▶ **Goal**: Look through the data below and extract, unchanged, the lines from the one that contains "Write part 2 of" to the one that contains "return [part /", both included.

▶ **Data section**:

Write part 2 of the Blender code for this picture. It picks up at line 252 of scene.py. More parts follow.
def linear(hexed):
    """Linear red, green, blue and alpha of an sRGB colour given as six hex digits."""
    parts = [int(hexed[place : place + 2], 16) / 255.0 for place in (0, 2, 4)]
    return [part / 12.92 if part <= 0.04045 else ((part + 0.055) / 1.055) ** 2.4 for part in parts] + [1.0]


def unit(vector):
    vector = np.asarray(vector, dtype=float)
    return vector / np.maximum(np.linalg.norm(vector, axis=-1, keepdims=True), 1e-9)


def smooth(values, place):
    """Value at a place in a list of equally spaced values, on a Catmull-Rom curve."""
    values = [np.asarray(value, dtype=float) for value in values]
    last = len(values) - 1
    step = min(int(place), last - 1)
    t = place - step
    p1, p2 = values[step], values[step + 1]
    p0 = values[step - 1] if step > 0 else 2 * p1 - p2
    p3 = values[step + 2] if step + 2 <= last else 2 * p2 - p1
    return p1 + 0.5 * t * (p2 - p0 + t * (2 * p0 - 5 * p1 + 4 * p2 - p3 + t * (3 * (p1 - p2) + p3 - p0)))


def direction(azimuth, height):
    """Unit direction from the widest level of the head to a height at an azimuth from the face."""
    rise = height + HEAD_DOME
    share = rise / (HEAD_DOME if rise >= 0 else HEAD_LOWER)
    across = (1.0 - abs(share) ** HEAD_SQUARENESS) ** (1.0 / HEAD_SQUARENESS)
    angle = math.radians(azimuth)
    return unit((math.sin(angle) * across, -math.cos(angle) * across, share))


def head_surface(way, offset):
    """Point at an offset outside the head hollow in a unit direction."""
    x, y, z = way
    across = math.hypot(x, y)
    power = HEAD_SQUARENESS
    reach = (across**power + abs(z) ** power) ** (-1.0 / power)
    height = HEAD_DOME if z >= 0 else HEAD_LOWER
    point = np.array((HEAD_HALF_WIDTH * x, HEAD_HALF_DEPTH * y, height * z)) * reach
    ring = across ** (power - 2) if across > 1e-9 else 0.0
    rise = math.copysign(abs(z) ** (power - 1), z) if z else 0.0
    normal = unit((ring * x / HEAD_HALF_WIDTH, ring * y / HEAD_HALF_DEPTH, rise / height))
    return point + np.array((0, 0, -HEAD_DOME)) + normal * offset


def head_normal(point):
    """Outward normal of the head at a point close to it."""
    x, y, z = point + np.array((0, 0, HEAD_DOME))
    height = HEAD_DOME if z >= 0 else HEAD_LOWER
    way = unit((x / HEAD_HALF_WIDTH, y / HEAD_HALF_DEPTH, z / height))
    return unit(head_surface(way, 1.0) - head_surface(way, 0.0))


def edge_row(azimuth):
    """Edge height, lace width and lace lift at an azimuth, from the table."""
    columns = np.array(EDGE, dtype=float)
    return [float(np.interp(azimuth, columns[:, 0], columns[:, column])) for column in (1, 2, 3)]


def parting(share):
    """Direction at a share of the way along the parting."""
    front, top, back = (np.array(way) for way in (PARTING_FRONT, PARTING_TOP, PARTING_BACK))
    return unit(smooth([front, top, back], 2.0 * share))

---

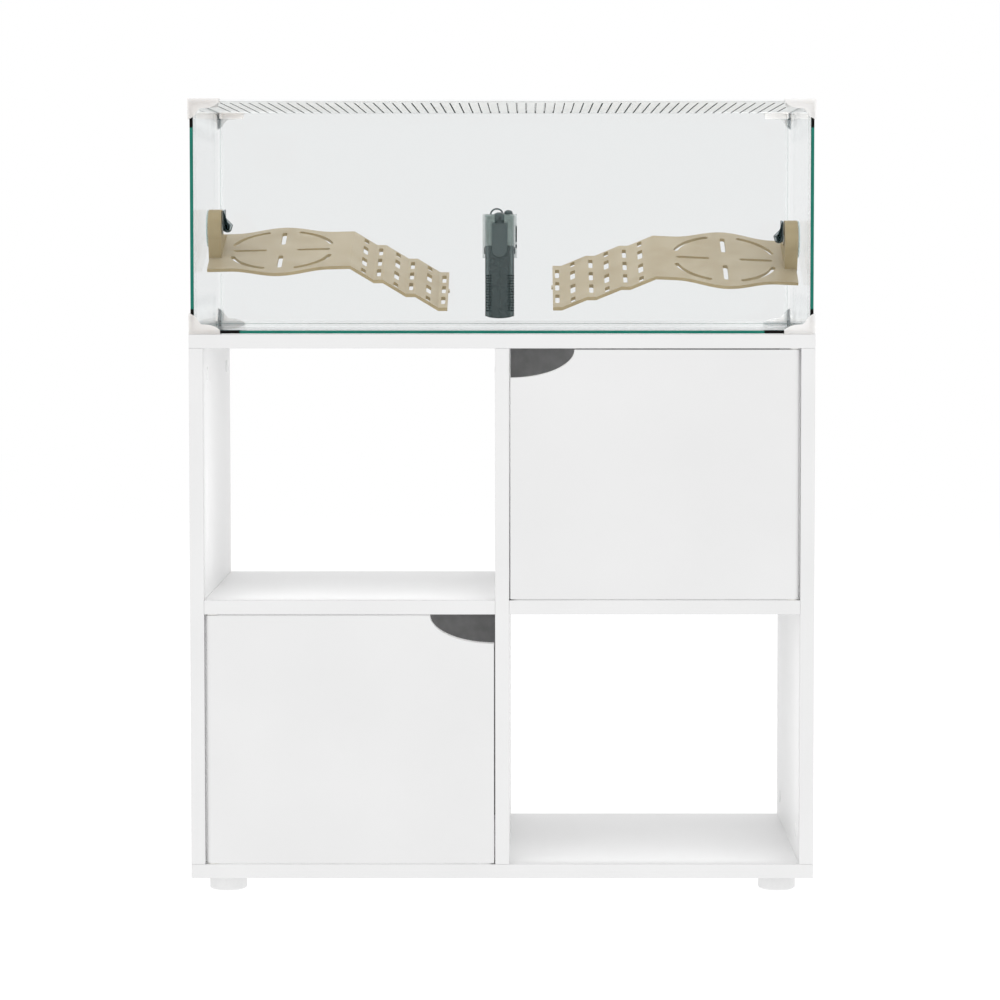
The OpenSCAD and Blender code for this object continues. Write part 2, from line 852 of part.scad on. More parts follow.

▶ **Output of the exercise**:
Write part 2 of the Blender code for this picture. It picks up at line 252 of scene.py. More parts follow.
def linear(hexed):
    """Linear red, green, blue and alpha of an sRGB colour given as six hex digits."""
    parts = [int(hexed[place : place + 2], 16) / 255.0 for place in (0, 2, 4)]
    return [part / 12.92 if part <= 0.04045 else ((part + 0.055) / 1.055) ** 2.4 for part in parts] + [1.0]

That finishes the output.